Written task =>
Reproduce the listing below verbatim.

______________________________

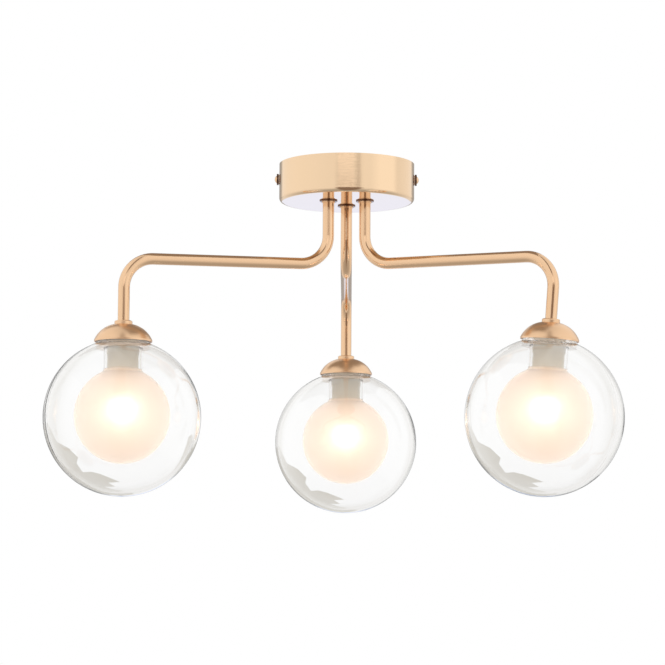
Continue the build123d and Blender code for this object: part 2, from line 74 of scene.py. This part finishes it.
# %% Shader helpers
class Reading:
    """One output of a shader graph, which can be added, multiplied and compared like a number."""

    def __init__(self, graph, socket):
        self.graph = graph
        self.socket = socket

    def maths(self, operation, first, second=0.0):
        return self.graph.node("ShaderNodeMath", {"operation": operation}, {0: first, 1: second})

    def __add__(self, other):
        return self.maths("ADD", self, other)

    __radd__ = __add__

    def __sub__(self, other):
        return self.maths("SUBTRACT", self, other)

    def __rsub__(self, other):
        return self.maths("SUBTRACT", other, self)

    def __mul__(self, other):
        return self.maths("MULTIPLY", self, other)

    __rmul__ = __mul__

    def __truediv__(self, other):
        return self.maths("DIVIDE", self, other)

    def __pow__(self, other):
        return self.maths("POWER", self, other)

    def above(self, start, end):
        """0 below start, 1 past end, and a soft step between them. It falls where end is below start."""
        ends = {"Value": self, "From Min": start, "From Max": end}
        return self.graph.node("ShaderNodeMapRange", {"interpolation_type": "SMOOTHSTEP"}, ends)

    def between(self, low, high, soft):
        """1 between two values, with soft edges."""
        return self.above(low - soft, low + soft) * (1 - self.above(high - soft, high + soft))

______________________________

Exercise answer =>
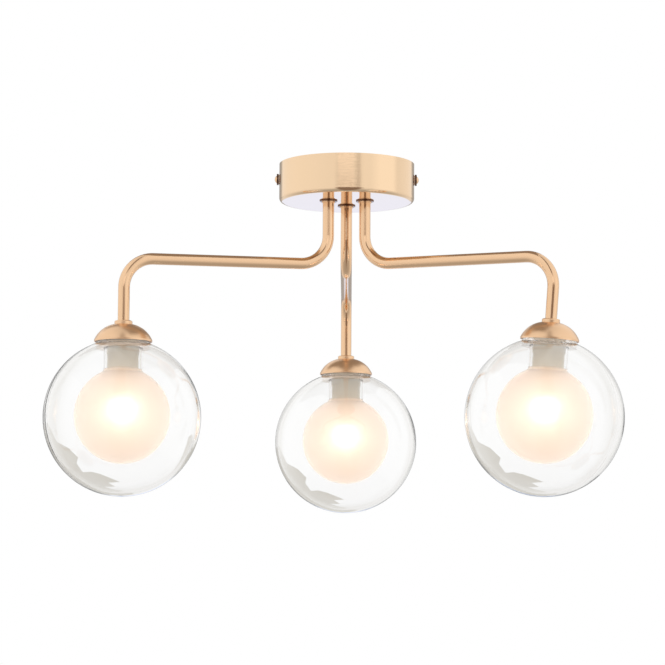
Continue the build123d and Blender code for this object: part 2, from line 74 of scene.py. This part finishes it.
# %% Shader helpers
class Reading:
    """One output of a shader graph, which can be added, multiplied and compared like a number."""

    def __init__(self, graph, socket):
        self.graph = graph
        self.socket = socket

    def maths(self, operation, first, second=0.0):
        return self.graph.node("ShaderNodeMath", {"operation": operation}, {0: first, 1: second})

    def __add__(self, other):
        return self.maths("ADD", self, other)

    __radd__ = __add__

    def __sub__(self, other):
        return self.maths("SUBTRACT", self, other)

    def __rsub__(self, other):
        return self.maths("SUBTRACT", other, self)

    def __mul__(self, other):
        return self.maths("MULTIPLY", self, other)

    __rmul__ = __mul__

    def __truediv__(self, other):
        return self.maths("DIVIDE", self, other)

    def __pow__(self, other):
        return self.maths("POWER", self, other)

    def above(self, start, end):
        """0 below start, 1 past end, and a soft step between them. It falls where end is below start."""
        ends = {"Value": self, "From Min": start, "From Max": end}
        return self.graph.node("ShaderNodeMapRange", {"interpolation_type": "SMOOTHSTEP"}, ends)

    def between(self, low, high, soft):
        """1 between two values, with soft edges."""
        return self.above(low - soft, low + soft) * (1 - self.above(high - soft, high + soft))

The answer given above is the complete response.